Как лично мне видится, в 1 части есть 2 эпизода мастерски сделанных, причем одного лучше б и не делал. Тоесть остается собственно качественное триллерное описание убийства и вырывания из ловушки.
Потом 115 помоечных ковыряний. И далеко потом еще одно триллерно-детективное сражение со следователем, спасение чужим признанием, ну и опять 115унылостей...
Загубил хороший детектив.
Поразительно, что тогда считалось, что есть всего 3 писателя. И если Тургенев и Толстой в журналы ничего не давали, то ФедорМихалыч просто автоматически становился царь горы. И, конечно, вещь публику сделала. Качество тошнотворности, от которой одни не могли дочитать, а другие дочитывали и заболевали, воспевалось в былинах. Чистый Сорокин!
И анализ! И АНАЛИЗ!
читать дальше«Талант Ф. М. Достоевского развился рельефно, и главная сторона и свойства его таковы, что он резко отличается от дарований других наших писателей. Предоставив им внешний мир человеческой жизни: обстановку, в которой действуют их герои, случайные внешние обстоятельства и т. п., Достоевский углубляется во внутренний мир человека, внимательно следит за развитием его характера и своим глубоко основательным, но беспощадным анализом выставляет перед читателем всю его внутреннюю, духовную сторону — его мозг и сердце, ум и чувства. Этот анализ и отличает его от всех других писателей и ставит на почетное и видное место в русской литературе»
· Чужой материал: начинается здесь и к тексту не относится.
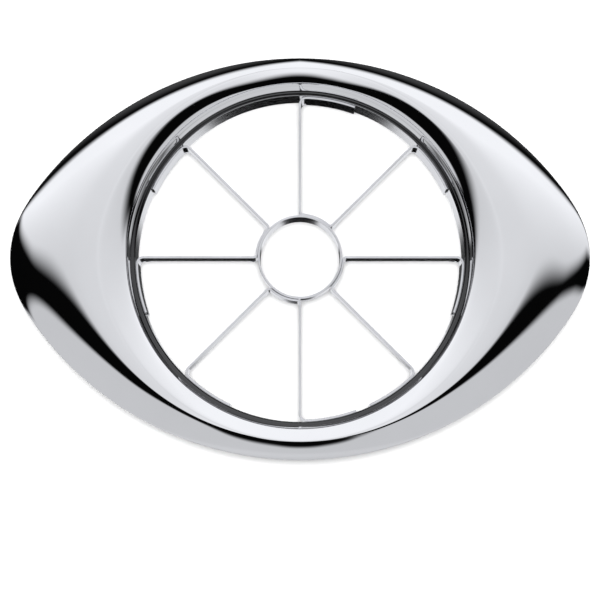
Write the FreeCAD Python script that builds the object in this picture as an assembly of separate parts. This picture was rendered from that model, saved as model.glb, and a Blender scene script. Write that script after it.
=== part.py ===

"...О новом романе говорили даже шепотом, как о чем-то таком, о чем вслух говорить не следует <…> С этого именно времени научное слово „анализ“ получило право гражданства в провинциальном обществе, которое прежде его совсем не употребляло, — и новое слово, как видно, пришлось по вкусу. Только, бывало, и слышишь толки: „Ах, какой глубокий анализ! Удивительный анализ!..“ „О, да! — подхватывала другая барыня, у которой и самой уже возбудилось желание пустить в дело это новое словечко, — анализ действительно глубокий, но только, знаете ли что? — прибавляла она таинственно, — говорят, анализ-то потому и вышел очень тонкий, что сочинитель сам был…“ — при этом дама наклонялась к уху своей удивленной слушательницы… „Неужели?..“
И вот что меня серьезно злит, что никто не сказал - АНАЛИЗЫ НЕ НАСТОЯЩИЕ!
Ну то я заявляю. Безпасчадно.
Герой не настоящий. Мотива преступления нет. Никакого убийства быть не могло. И какое к дьяволу тогда еще наказание? Позорище одно.
Убийство могло бы быть, если бы очень нужны деньги, а студент такой тупой, что не может украсть или получить обманом.
Или студент псих и ему кажется что старушка отравляет его икс-лучами по радио.
Или они вместе со старушкой воруют а она пообещала выдать его полиции.
А нам подсовывают как мотив гордыню, власть, наполеоновщину.
Какая власть там лежа на диване?
Бездарный и безвредный детский лепет бездельников, и мы знаем этих бездельников.
"...запись от 17 сентября 1863 г. в дневнике А. П. Сусловой, находившейся в это время вместе с Достоевским в Италии:
«Когда мы обедали (в Турине, в гостинице, за table d'hote'oм.), он (Достоевский), смотря на девочку, которая брала уроки, сказал: „Ну вот, представь себе, такая девочка с стариком, и вдруг какой-нибудь Наполеон говорит: «Истребить весь город». Всегда так было на свете...“
Отак. Дешовое трепло из Турина, за обедом, за портвейном. Соседку на жалость разводит.
Нет, чтоб представить себе себя, вскакивающего, с криком "не позволю!", и Наполеону тортом в морду! (можно и Наполеоном)
Вот чего ты лезешь к Наполеону? Там война, там артиллерией командуют, там пули свистят, там никакого самокопания.
А ты со своим портвейном и девочками...
Между прочим, Бестужев-Марлинский тоже на войне, тоже артиллерист и никакого самоковыряния. Вот что интересно...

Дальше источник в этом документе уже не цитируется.